To sum up all in few words:
While our blessed Lord is, in almost innumerable passages of Scripture, declared to be perfectly holy, and without blemish, it is yet said of him that he was manifest in the flesh, and was in the likeness of sinful flesh. By the word flesh, in Scripture, is almost invariably meant, not the mere bodily frame, but the whole human constitution, with all its sinful passions and propensities. We have shewn that guilt is not charged upon God's people for inheriting those sinful propensities, unless they yield to their influence; but, on the other hand, the peculiar holiness of the saints consists in mortifying them, and keeping them under subjection. We have seen that our Lord was the true seed of the fallen woman; that his genealogy is carefully traced down through a long line of fallen mortal men; and that at last he was made of a fallen mortal woman. We have seen that there was nothing in his appearance or ordinary deportment to distinguish him from our fallen race; for even his brethren, for a time, believed not in him. We have seen that he entered into the condition and experienced the same feelings with his fallen creatures: he wrought for his daily bread; he suffered grief, pain, hunger, thirst, weariness, and had no certain dwelling-place.; and at last expired in anguish upon the cross. We have endeavoured to shew that these circumstances and feelings belong to us only as fallen creatures ; and that Adam in his unfallen state could neither have suffered pain of any kind, nor death, either natural or violent; for “death is the wages of sin.” We have seen that our Lord was in all things made like unto his brethren, and was tempted in all points like as we are. We have endeavoured to shew that there is no temptation to sin but through our natural desires, and that Satan cannot influence us but through their instrumentality.
On examining the particular temptations, recorded in Scripture, with which the devil attacked our blessed Lord, we found that it was through the desires of the flesh—pride, anger, revenge, &c.—that he assailed him; and that our Lord conquered him through the power of the Holy Ghost, by means of the sword of the Spirit, and subdued every passion which Satan attempted to excite. There was no sin in being assailed by these evil passions, when they were resisted and mortified; and there would have been no temptation if these passions had not existed in our Lord's human nature. It is the great fight
of the Christian to crush the evil passions which war against the law of his mind; and it was this mighty conquest which the Captain of our salvation achieved, and by means of which be destroyed death and him that had the power of death; and it is because Christ thus triumphed over the propensities of the nature which he took, and over the spirit which now worketh in the children of disobedience, that he gives to us the hope of victory. Because “ he himself suffered, being tempted, he is able to succour those that are tempted.”
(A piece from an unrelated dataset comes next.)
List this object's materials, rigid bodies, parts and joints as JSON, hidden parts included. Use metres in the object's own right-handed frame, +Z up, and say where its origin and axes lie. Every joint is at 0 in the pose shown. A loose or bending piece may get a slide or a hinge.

Again: we have endeavoured to shew, that while there is not one solitary passage of Scripture to prove that our Saviour came in the unfallen nature of Adam, there are many passages to shew that his nature was in all respects that of his fallen regenerate people. That his sorrows and temptations were truly those of our nature is manifest from this circumstance, that his deepest anguish and sufferings are described by Job, by David, and by the prophets, when they are giving vent to their own true and natural feelings, when under temptation and affliction, similar, but never to the same extent, as those to which our Lord, for our sakes, was exposed. Nor is the truth less manifest from the New Testament, where the most perfect and inseparable union in nature, in feeling, in temptation, in suffering, are described to subsist between Christ and his people, of whom it is yet true that in their flesh dwelleth no good thing.
In fine, if there be one truth demonstrable from the Scripture, it is, in my opinion, that Christ came in our fallen nature; and if there be one error which is more than another calculated to subvert the whole scheme of redemption, and to inundate the church with every species of heresy, it is that our Lord came in the unfallen nature of Adam, as that nature will appear to those who have duly considered and understood its constitution.
We cannot conclude without one word of caution to those who are in arms against the doctrine we have endeavoured to uphold, and who are ready to condemn those who maintain that our blessed Lord, with perfect sinlessness, was manifested in our fallen nature. The bitterest persecutions the world has seen have been those which were instigated by a mistaken zeal for purity and holiness. Our blessed Lord himself was put to death for the supposed breach of the Sabbath. In fine, let the opponents of the doctrine, that Christ appeared in our fallen nature, pause, and consider whether, in attempting to exalt the holiness of our Lord, they are not raising him far above the possibility of his sympathizing with human feeling, and our sympathizing with him; and, in fact, degrading the holiness they attempt to magnify.